## Start

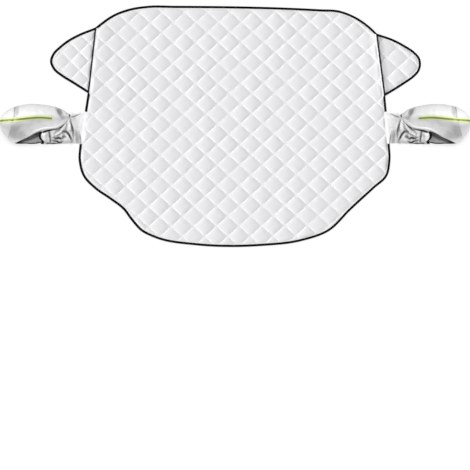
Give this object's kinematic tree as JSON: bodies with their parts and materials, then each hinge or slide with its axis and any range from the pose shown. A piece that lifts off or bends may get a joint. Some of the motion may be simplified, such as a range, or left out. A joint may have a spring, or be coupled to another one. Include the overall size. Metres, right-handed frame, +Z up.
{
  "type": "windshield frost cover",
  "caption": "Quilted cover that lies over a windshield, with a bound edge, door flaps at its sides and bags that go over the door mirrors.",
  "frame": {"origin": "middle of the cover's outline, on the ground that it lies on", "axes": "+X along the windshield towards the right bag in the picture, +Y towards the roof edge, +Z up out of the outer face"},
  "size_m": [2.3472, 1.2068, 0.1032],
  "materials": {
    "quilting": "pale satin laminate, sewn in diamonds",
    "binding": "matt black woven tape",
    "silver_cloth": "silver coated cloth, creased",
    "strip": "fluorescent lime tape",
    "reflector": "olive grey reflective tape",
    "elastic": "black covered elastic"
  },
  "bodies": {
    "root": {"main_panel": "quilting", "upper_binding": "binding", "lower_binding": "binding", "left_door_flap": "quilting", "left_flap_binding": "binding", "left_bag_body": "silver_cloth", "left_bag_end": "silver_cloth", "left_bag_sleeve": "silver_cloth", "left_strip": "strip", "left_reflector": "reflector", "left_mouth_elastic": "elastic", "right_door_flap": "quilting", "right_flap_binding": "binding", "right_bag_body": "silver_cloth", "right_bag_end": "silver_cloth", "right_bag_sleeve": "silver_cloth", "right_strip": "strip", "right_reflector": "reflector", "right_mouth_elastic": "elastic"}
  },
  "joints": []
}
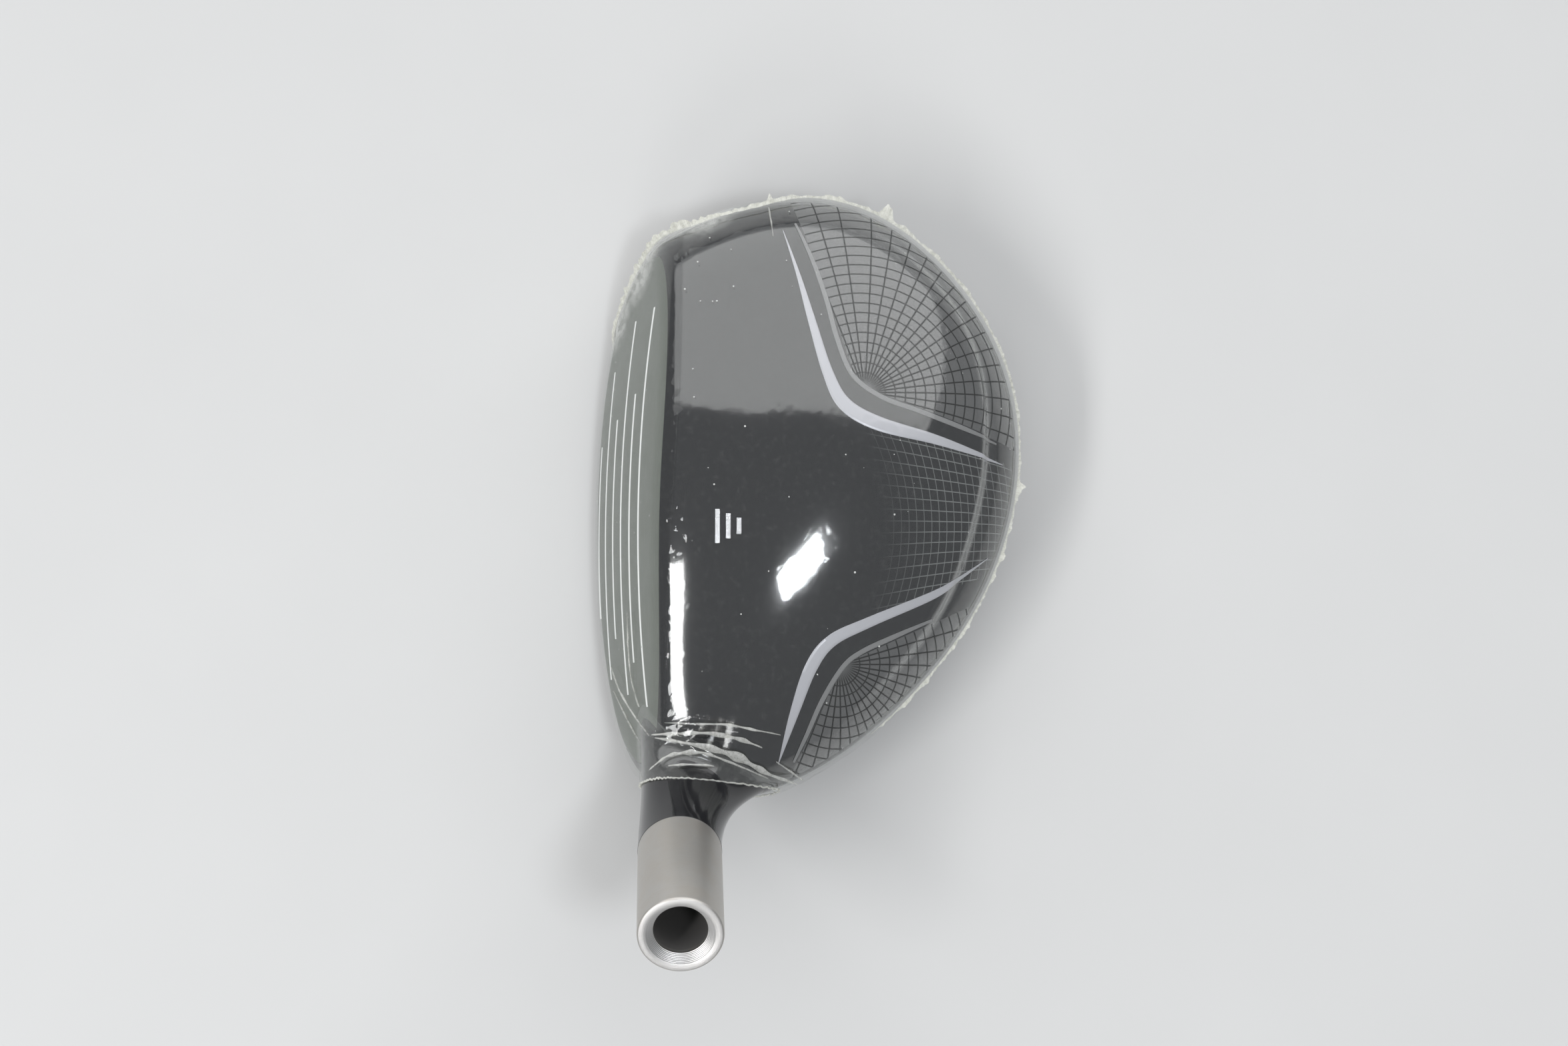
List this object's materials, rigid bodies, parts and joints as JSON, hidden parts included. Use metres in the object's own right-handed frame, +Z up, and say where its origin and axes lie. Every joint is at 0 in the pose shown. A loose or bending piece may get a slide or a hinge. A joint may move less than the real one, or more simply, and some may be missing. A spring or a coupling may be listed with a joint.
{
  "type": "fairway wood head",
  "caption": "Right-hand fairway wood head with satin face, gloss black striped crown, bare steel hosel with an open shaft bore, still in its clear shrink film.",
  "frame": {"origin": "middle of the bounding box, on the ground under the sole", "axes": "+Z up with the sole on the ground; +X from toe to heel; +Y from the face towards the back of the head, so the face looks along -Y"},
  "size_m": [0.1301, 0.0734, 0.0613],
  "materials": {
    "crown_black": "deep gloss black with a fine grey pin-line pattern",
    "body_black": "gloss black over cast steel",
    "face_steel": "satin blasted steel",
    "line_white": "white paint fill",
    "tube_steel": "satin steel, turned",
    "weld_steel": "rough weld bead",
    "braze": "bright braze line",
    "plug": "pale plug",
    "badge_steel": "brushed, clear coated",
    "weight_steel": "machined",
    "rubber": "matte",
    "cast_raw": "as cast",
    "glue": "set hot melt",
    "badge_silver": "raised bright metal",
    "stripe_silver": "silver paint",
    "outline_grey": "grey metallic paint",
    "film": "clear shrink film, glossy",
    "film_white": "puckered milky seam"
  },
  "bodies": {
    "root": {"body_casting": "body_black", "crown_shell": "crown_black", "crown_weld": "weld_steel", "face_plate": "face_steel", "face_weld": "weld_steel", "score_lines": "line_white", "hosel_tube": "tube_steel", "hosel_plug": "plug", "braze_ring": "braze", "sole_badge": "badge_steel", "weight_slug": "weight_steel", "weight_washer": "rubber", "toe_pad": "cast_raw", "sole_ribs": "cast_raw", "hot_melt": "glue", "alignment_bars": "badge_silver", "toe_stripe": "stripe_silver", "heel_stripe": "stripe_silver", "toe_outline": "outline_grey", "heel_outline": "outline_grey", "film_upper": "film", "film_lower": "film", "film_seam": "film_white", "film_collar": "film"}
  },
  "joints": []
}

## End

Problem to work on: From the data above, extract every line in its exact form.

Complete answer:
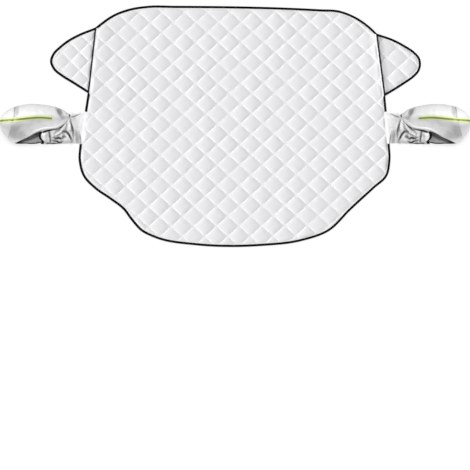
Give this object's kinematic tree as JSON: bodies with their parts and materials, then each hinge or slide with its axis and any range from the pose shown. A piece that lifts off or bends may get a joint. Some of the motion may be simplified, such as a range, or left out. A joint may have a spring, or be coupled to another one. Include the overall size. Metres, right-handed frame, +Z up.
{
  "type": "windshield frost cover",
  "caption": "Quilted cover that lies over a windshield, with a bound edge, door flaps at its sides and bags that go over the door mirrors.",
  "frame": {"origin": "middle of the cover's outline, on the ground that it lies on", "axes": "+X along the windshield towards the right bag in the picture, +Y towards the roof edge, +Z up out of the outer face"},
  "size_m": [2.3472, 1.2068, 0.1032],
  "materials": {
    "quilting": "pale satin laminate, sewn in diamonds",
    "binding": "matt black woven tape",
    "silver_cloth": "silver coated cloth, creased",
    "strip": "fluorescent lime tape",
    "reflector": "olive grey reflective tape",
    "elastic": "black covered elastic"
  },
  "bodies": {
    "root": {"main_panel": "quilting", "upper_binding": "binding", "lower_binding": "binding", "left_door_flap": "quilting", "left_flap_binding": "binding", "left_bag_body": "silver_cloth", "left_bag_end": "silver_cloth", "left_bag_sleeve": "silver_cloth", "left_strip": "strip", "left_reflector": "reflector", "left_mouth_elastic": "elastic", "right_door_flap": "quilting", "right_flap_binding": "binding", "right_bag_body": "silver_cloth", "right_bag_end": "silver_cloth", "right_bag_sleeve": "silver_cloth", "right_strip": "strip", "right_reflector": "reflector", "right_mouth_elastic": "elastic"}
  },
  "joints": []
}
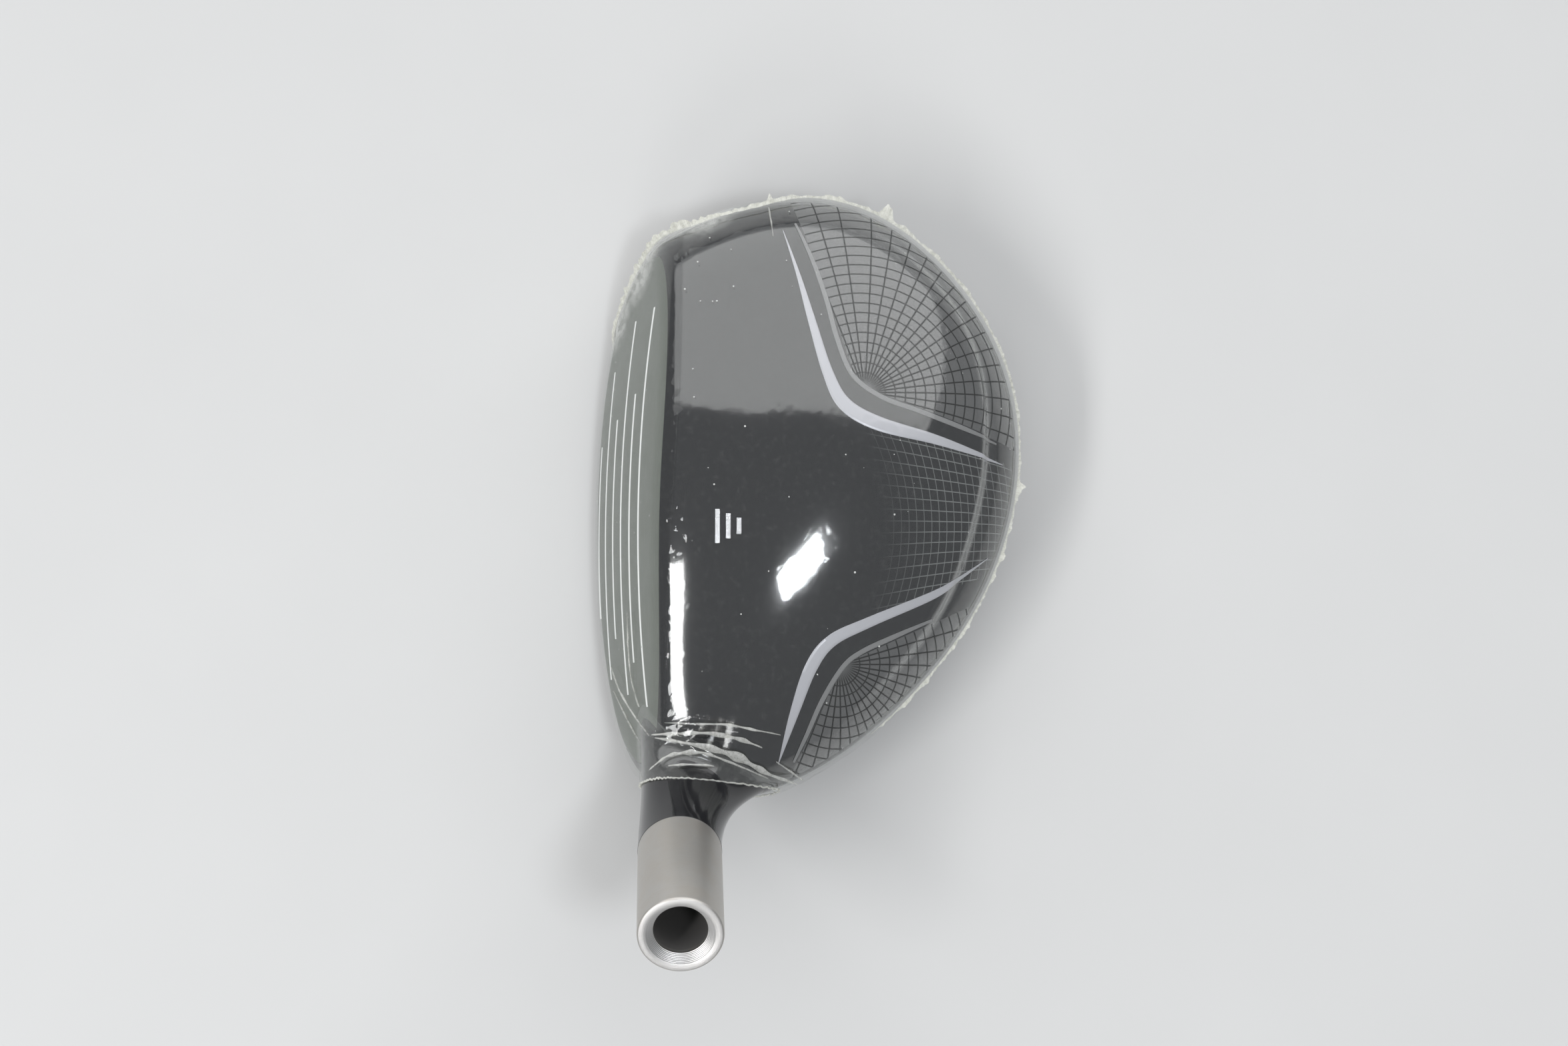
List this object's materials, rigid bodies, parts and joints as JSON, hidden parts included. Use metres in the object's own right-handed frame, +Z up, and say where its origin and axes lie. Every joint is at 0 in the pose shown. A loose or bending piece may get a slide or a hinge. A joint may move less than the real one, or more simply, and some may be missing. A spring or a coupling may be listed with a joint.
{
  "type": "fairway wood head",
  "caption": "Right-hand fairway wood head with satin face, gloss black striped crown, bare steel hosel with an open shaft bore, still in its clear shrink film.",
  "frame": {"origin": "middle of the bounding box, on the ground under the sole", "axes": "+Z up with the sole on the ground; +X from toe to heel; +Y from the face towards the back of the head, so the face looks along -Y"},
  "size_m": [0.1301, 0.0734, 0.0613],
  "materials": {
    "crown_black": "deep gloss black with a fine grey pin-line pattern",
    "body_black": "gloss black over cast steel",
    "face_steel": "satin blasted steel",
    "line_white": "white paint fill",
    "tube_steel": "satin steel, turned",
    "weld_steel": "rough weld bead",
    "braze": "bright braze line",
    "plug": "pale plug",
    "badge_steel": "brushed, clear coated",
    "weight_steel": "machined",
    "rubber": "matte",
    "cast_raw": "as cast",
    "glue": "set hot melt",
    "badge_silver": "raised bright metal",
    "stripe_silver": "silver paint",
    "outline_grey": "grey metallic paint",
    "film": "clear shrink film, glossy",
    "film_white": "puckered milky seam"
  },
  "bodies": {
    "root": {"body_casting": "body_black", "crown_shell": "crown_black", "crown_weld": "weld_steel", "face_plate": "face_steel", "face_weld": "weld_steel", "score_lines": "line_white", "hosel_tube": "tube_steel", "hosel_plug": "plug", "braze_ring": "braze", "sole_badge": "badge_steel", "weight_slug": "weight_steel", "weight_washer": "rubber", "toe_pad": "cast_raw", "sole_ribs": "cast_raw", "hot_melt": "glue", "alignment_bars": "badge_silver", "toe_stripe": "stripe_silver", "heel_stripe": "stripe_silver", "toe_outline": "outline_grey", "heel_outline": "outline_grey", "film_upper": "film", "film_lower": "film", "film_seam": "film_white", "film_collar": "film"}
  },
  "joints": []
}